FWP : Ton pire souvenir ?
AC : J’en ai plein… Toutes ces défaites en finale de championnat ont laissé une trace. Quand c’est ta vie, que tu t’entraînes deux fois par jour, que tu travailles dur… ça pique de perdre. Mais ça m’a aussi donné la force de me relever et d’aller atteindre d’autres objectifs. Un autre mauvais souvenir était la fin en équipe de France. Ça s’est terminé sur un appel téléphonique. C’est quelque chose que j’ai du mal à encaisser, mais ce n’est pas grave, c’est la vie.
FWP : Que vas-tu faire désormais ?
AC : Je suis Auditeur financier chez KPMG. Ça fait un an que je travaille dans cette entreprise qui m’a permis de poursuivre le sport de haut niveau et l’équipe de France. Ils ont aménagé mon planning de travail pour que je puisse allier sport de haut niveau et métier de haut niveau. J’y suis très heureux car c’est une entreprise qui me fait penser au Cercle car elle vise l’excellence et pousse ses collaborateurs à donner le meilleurs d’eux-même et de performer. C’est quelque chose qui me plait de travailler ensemble et cette volonté de toujours vouloir aller encore plus loin.
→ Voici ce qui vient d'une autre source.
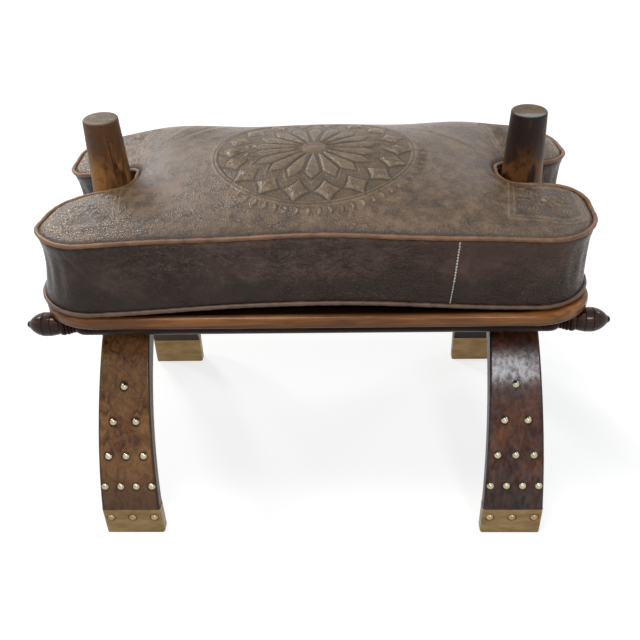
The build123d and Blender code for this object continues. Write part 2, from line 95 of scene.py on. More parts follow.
def outline(inset, spacing):
    """Points round the cushion's plan, that far inside its outer edge, the same count at any inset."""
    def parts(length):
        return max(3, int(round(length / spacing)))

    quarter_turn = math.pi / 2
    x, y = HALF_LENGTH - inset, HALF_DEPTH - inset
    corner, mouth, end = CORNER - inset, MOUTH - inset, NOTCH_END + inset
    nx, ny = NOTCH_X - inset, NOTCH_HALF + inset
    quarter = np.concatenate([
        line(0, y, x - corner, y, parts(HALF_LENGTH - CORNER)),
        arc(x - corner, y - corner, corner, 90, 0, parts(CORNER * quarter_turn)),
        line(x, y - corner, x, ny + mouth, parts(HALF_DEPTH - CORNER - NOTCH_HALF - MOUTH)),
        arc(x - mouth, ny + mouth, mouth, 0, -90, parts(MOUTH * quarter_turn)),
        line(x - mouth, ny, nx + end, ny, parts(NOTCH_DEPTH - MOUTH - NOTCH_END)),
        arc(nx + end, ny - end, end, 90, 180, parts(NOTCH_END * quarter_turn)),
        line(nx, ny - end, nx, 0, 2),
    ])
    flip = np.concatenate([quarter, [[nx, 0]]])[::-1]
    right = np.concatenate([quarter, (flip * [1, -1])[:-1]])
    left = np.concatenate([[[0, -y]], (quarter * [-1, -1])[1:], (flip * [-1, 1])[:-1]])
    return np.concatenate([right, left])


def rounded(qx, qy, radius):
    """Distance to a rectangle with round corners, measured from the centre of one of them."""
    return np.hypot(np.maximum(qx, 0), np.maximum(qy, 0)) + np.minimum(np.maximum(qx, qy), 0) - radius


def inside(x, y):
    """Distance to the cushion's outline, negative within it."""
    ax, ay = np.abs(x), np.abs(y)
    plan = rounded(ax - (HALF_LENGTH - CORNER), ay - (HALF_DEPTH - CORNER), CORNER)
    slot = rounded(NOTCH_X + NOTCH_END - ax, ay - (NOTCH_HALF - NOTCH_END), NOTCH_END)
    return (np.minimum(-MOUTH, np.maximum(plan, -slot))
            + np.hypot(np.maximum(plan + MOUTH, 0), np.maximum(MOUTH - slot, 0)))


def outward_slope(x, y):
    """How fast the distance to the outline grows along x and along y."""
    nudge = 0.05
    return ((inside(x + nudge, y) - inside(x - nudge, y)) / (2 * nudge),
            (inside(x, y + nudge) - inside(x, y - nudge)) / (2 * nudge))


def bell(v, width):
    return np.exp(-(v / width) ** 2)


def step(a, b, v):
    """0 up to a, 1 from b on, and a smooth rise between them."""
    t = np.clip((v - a) / (b - a), 0, 1)
    return t * t * (3 - 2 * t)


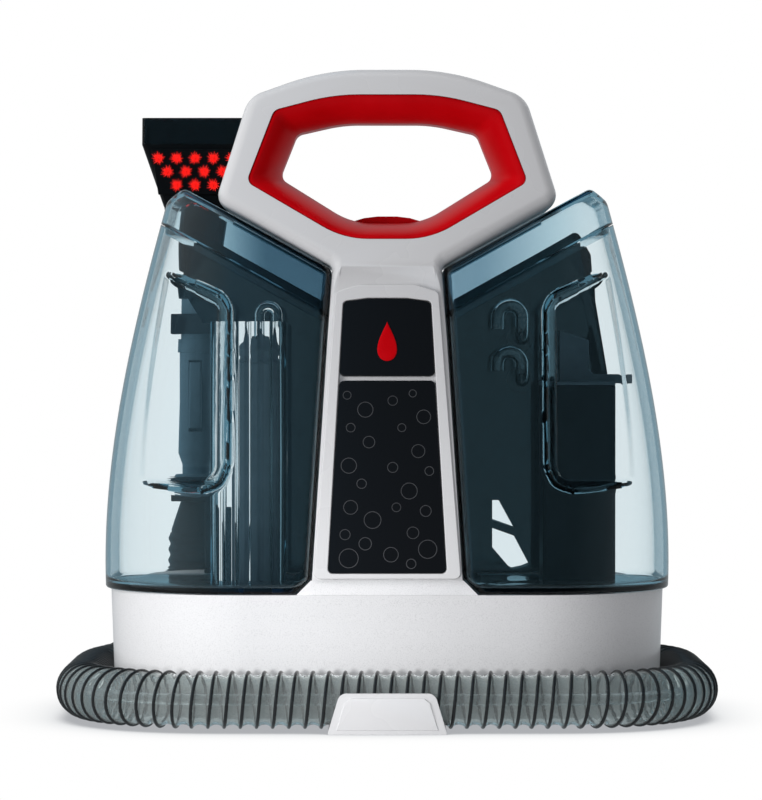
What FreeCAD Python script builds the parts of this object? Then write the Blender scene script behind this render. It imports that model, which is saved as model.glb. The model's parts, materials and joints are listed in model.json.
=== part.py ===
"""Portable spot extractor: two clear tanks on a white base, a carrying handle and a wrapped hose.

Millimetres. +Z is up, the front of the machine faces -Y, and the origin is on the floor under its middle.
The left side is -X. Driving sizes live in the sheet; every piece takes its sizes and places from there.
"""
import FreeCAD, Part

import math
import os
import re

import Sketcher
from FreeCAD import Placement, Rotation, Vector

doc = FreeCAD.newDocument("SpotExtractor")
sheet = doc.addObject("Spreadsheet::Sheet", "Sizes")

SIZES = {
    "general": {
        "play": 0.3,
        "slip_play": 0.4,
        "block_size": 900,
        "wall": 2.6,
    },
    "base": {
        "base_low_z": 3,
        "base_top_z": 72,
        "base_wall": 3,
        "base_half_width_low": 153.2,
        "base_half_depth_low": 94,
        "base_half_width_top": 156,
        "base_half_depth_top": 90,
        "base_corner": 78,
        "plate_thick": 3,
        "boss_round": 6,
        "boss_x": 112,
        "boss_y": 44,
        "foot_round": 10,
        "foot_x": 104,
        "foot_y": 60,
        "ridge_half_low": 49.6,
        "ridge_half_top": 41.6,
        "ridge_top_z": 80,
        "ridge_front": 88,
        "ridge_back": 87,
        "air_hole_round": 22,
    },
    "column": {
        "column_half_low": 41,
        "column_half_top": 30.4,
        "column_front_low": 90.6,
        "column_lean": 9.84,
        "neck_z": 252,
        "handle_lean": 18.2,
        "handle_edge_round": 7,
        "shoulder_half": 96,
        "shoulder_low_z": 251.4,
        "lid_slope": 29,
        "handle_side_z": 348.3,
        "handle_side_half": 78,
        "handle_top_z": 364,
        "handle_top_half": 35,
        "handle_top_round": 165,
        "handle_back_low": 42,
        "handle_back_lean": 9,
    },
    "grip": {
        "grip_top_z": 349.5,
        "grip_top_half": 30,
        "grip_corner_z": 340.5,
        "grip_corner_half": 63.5,
        "grip_side_z": 299.5,
        "grip_side_half": 78.5,
        "grip_low_z": 267.3,
        "grip_low_half": 24,
        "hole_top_z": 334.4,
        "hole_top_half": 25,
        "hole_corner_z": 328.5,
        "hole_corner_half": 51,
        "hole_side_z": 303.5,
        "hole_side_half": 61,
        "hole_low_z": 278,
        "hole_low_half": 20,
        "hole_land": 9,
        "grip_rim": 2.4,
        "grip_inset": 1,
    },
    "switch": {
        "switch_half": 18.6,
        "switch_deep": 8.5,
        "switch_low_z": 270.5,
        "switch_top_z": 281.8,
        "switch_crown": 2.6,
        "switch_body_low_z": 256,
        "switch_pin_round": 1.5,
        "switch_pin_z": 275,
        "switch_play": 0.8,
    },
    "panels": {
        "bezel_thick": 3.4,
        "bezel_top": 163.6,
        "bezel_half_top": 28.4,
        "bezel_half_low": 40.2,
        "bezel_corner": 7,
        "panel_thick": 2.4,
        "panel_top": 156,
        "panel_top_half": 24,
        "panel_split": 110.2,
        "panel_gap": 2.4,
        "panel_mid_half": 26.2,
        "panel_low": 3.8,
        "panel_low_half": 32.2,
        "panel_corner": 2.8,
    },
    "tanks": {
        "tank_gap": 0.6,
        "tank_bottom_z": 72.4,
        "tank_wall": 2.5,
        "tank_rear": 60,
        "tank_front_gap": 3,
        "tank_outer_a": 158.7,
        "tank_outer_b": 155,
        "tank_outer_c": 143.8,
        "tank_outer_d": 121.5,
        "tank_level_b": 150,
        "tank_level_c": 214,
        "tank_level_d": 302,
        "tank_round_low": 72,
        "tank_round_top": 44,
        "tank_rear_round_low": 36,
        "tank_rear_round_top": 24,
        "tank_inner_round": 5,
        "seam_z": 222.9,
        "lid_top_z": 251.9,
        "lid_peak_x": 114,
        "lid_end_slope": 31,
        "lip_deep": 4,
        "lid_ledge": 2,
        "recess_x": 87.5,
        "recess_top_z": 234,
        "recess_low_z": 127,
        "recess_turn_z": 146,
        "recess_deep": 13,
        "recess_draft": 8,
        "recess_round": 14,
    },
    "tank_parts": {
        "baffle_outer": 99.8,
        "baffle_inner": 57,
        "baffle_half_deep": 22,
        "baffle_top_z": 222,
        "baffle_wall": 1.8,
        "baffle_rib": 1.6,
        "baffle_ribs": 5,
        "filter_x": 72.7,
        "filter_round": 12.6,
        "filter_top_z": 200,
        "filter_neck_round": 6,
        "filter_neck_z": 209,
        "vent_round": 3,
        "vent_bend": 5,
        "vent_top_z": 226,
        "cap_round": 21,
        "cap_drop": 5,
        "outlet_round": 8,
        "valve_round": 5.4,
        "valve_stem_round": 2.4,
        "valve_head_tall": 1.2,
        "separator_inner": 87.8,
        "separator_outer": 128.8,
        "separator_half_deep": 24,
        "separator_top_z": 186,
        "separator_wall": 2,
        "guard_blade_outer": 114.6,
        "guard_blade_inner": 98,
        "guard_blade_top_z": 217,
        "guard_blade_low_z": 211.5,
        "guard_arm_end": 139.7,
        "guard_arm_top_z": 192.2,
        "guard_half_deep": 6,
        "float_round": 12,
        "float_height": 34,
        "float_rod_round": 2,
        "hook_round": 4,
        "hook_bend": 7,
        "hook_x": 78,
        "hook_high_z": 213,
        "hook_low_z": 189,
        "hook_rise": 12,
        "hook_y": 20,
    },
    "inner": {
        "motor_round": 29,
        "motor_low_z": 96,
        "motor_tall": 84,
        "motor_shaft_round": 4,
        "mount_round": 31,
        "fan_round": 25,
        "fan_tall": 13,
        "fan_case_round": 29.8,
        "fan_case_tall": 24,
        "fan_blades": 9,
        "socket_shift": 6,
        "socket_wall": 2,
        "pump_x": 90,
        "pump_y": 34,
        "pump_long": 44,
        "pump_tube_round": 3,
        "grille_x": 62,
        "grille_long": 46,
        "grille_z": 54,
        "grille_tall": 20,
        "grille_slots": 6,
        "gland_x": 22,
        "gland_z": 52,
        "gland_round": 7,
    },
    "rear": {
        "rear_depth": 88,
        "wing_front": 64,
        "wing_right": 130,
        "wing_right_waist_z": 193,
        "wing_right_arm": 123,
        "wing_top_half": 113,
        "wing_drop": 20.5,
        "wing_left": 118,
        "wing_left_low_z": 222,
        "wing_left_foot": 60,
        "strut_inner": 62,
        "strut_outer": 84,
        "strut_low_z": 76,
        "strut_top_z": 118,
        "strut_wide": 4.6,
        "rear_corner": 8,
        "hook_fix_z": 216,
        "hook_swivel_z": 132,
        "cord_hook_x": 30,
        "cord_hook_out": 26,
        "cord_hook_reach": 24,
        "cord_hook_round": 6.5,
        "cord_hook_thick": 6,
    },
    "hose": {
        "hose_z": 17,
        "hose_side_x": 169.4,
        "hose_front_y": 110,
        "hose_corner": 75,
        "hose_crest": 15.25,
        "hose_root": 13.5,
        "hose_bore": 11.8,
        "hose_pitch": 8.7,
        "hose_ramp": 1.3,
        "hose_crest_long": 2.2,
        "port_x": 10,
        "port_round": 12,
        "port_bend": 16,
        "port_end_x": 40,
        "cuff_long": 18,
        "solution_round": 3,
        "clip_half_low": 31.7,
        "clip_half_top": 25.2,
        "clip_corner": 5,
        "clip_pad": 0.35,
        "clip_tall": 22,
        "clip_thick": 3.4,
        "clip_floor": 1.4,
        "rear_clip_x": 82,
    },
    "wand": {
        "wand_x": 114,
        "wand_y": 104,
        "wand_low_z": 122,
        "wand_top_z": 237,
        "wand_half_wide": 10.6,
        "wand_half_deep": 14,
        "wand_waist": 8.2,
        "wand_waist_z": 138,
        "wand_grip_low_z": 145,
        "wand_lip_z": 205,
        "wand_lip_tall": 8,
        "wand_neck": 9.3,
        "wand_neck_deep": 12,
        "flange_half": 13,
        "flange_low_z": 122,
        "flange_top_z": 132,
        "wand_cuff_low_z": 97,
        "duct_round": 6.5,
        "duct_back": 3,
        "pin_round": 1.2,
        "pin_front": 9.5,
        "pin_z": 195,
        "spigot_round": 7,
        "spray_round": 3.2,
        "spigot_deep": 22,
        "trigger_top_z": 199,
        "trigger_low_z": 160,
        "trigger_half": 3.6,
        "trigger_out": 5,
        "neck_half": 11,
        "neck_half_deep": 12,
        "head_half": 32,
        "head_low_half": 19,
        "head_half_deep": 11,
        "head_low_z": 292,
        "head_full_z": 329,
        "head_top_z": 345,
        "nozzle_slot": 6,
        "window_thick": 2.5,
        "brush_low_z": 299,
        "brush_high_z": 326,
        "brush_half": 26,
        "brush_thick": 3,
        "tuft_pitch": 10.9,
        "tuft_row_pitch": 8,
        "tuft_round": 2.9,
        "tuft_long": 6,
        "tuft_top_z": 320.5,
        "button_z": 262,
        "button_half": 6,
        "button_tall": 16,
        "button_travel": 3,
        "holder_low_z": 216,
        "holder_high_z": 228,
        "rest_thick": 5,
        "rest_front": 70,
        "rest_leg": 22,
    },
    "screws": {
        "screw_round": 1.9,
        "screw_head_round": 3.6,
        "screw_head_tall": 2.2,
        "screw_long": 14,
    },
}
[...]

FWP : Est ce un arrêt définitif ou est-ce qu’il y a une chance de te revoir dans les bassins ?
AC : Oui c’est un arrêt définitif, mais je pense que vous me reverrez au bord des bassins et dans les bassins pour les compétitions Nationale 3, parce que je suis en train de monter une très grosse équipe N3 et on va viser la monté, c’est sûr (rires), et peut-être même la Ligue des Champions dans quatre ans mais pour ça on garde encore la surprise.
Je serai toujours très proche du sport car je suis représentant des athlètes français au sein de la commission des athlètes avec le CNOSF. C’est quelque chose qui me tient à coeur… accompagner, aider les sportifs de haut niveau dans leur reconversion et dans leur statut. En ce moment je suis référent aux relations internationales institutionnelles, membre du groupe de travail sur la reconversion, le statut et la communication. Tout cela me pousse à avancer car je n’ai pas envie que ces sportifs galèrent dans leur pratique du haut niveau, dans leur quête de sponsor, lors de la retraite, ou lorsqu’ils sont blessés… Il faut être là pour eux car ils font beaucoup de sacrifices.
FWP : Quel conseil donnerais-tu à tous ces jeunes qui rêveraient d’avoir une carrière comme la tienne ?
AC : Bien travailler. Quand j’ai commencé, personne n’aurait misé un euro sur moi. Je n’avais pas le physique pour, pas de prédispositions, pas de talent. J’ai beaucoup travaillé, j’étais toujours à fond et à me remettre en question. La victoire aime l’effort. Plus tu travailles et plus tu as de chances d’atteindre tes objectifs. Rien ne va tomber du ciel. Va le chercher et prends le.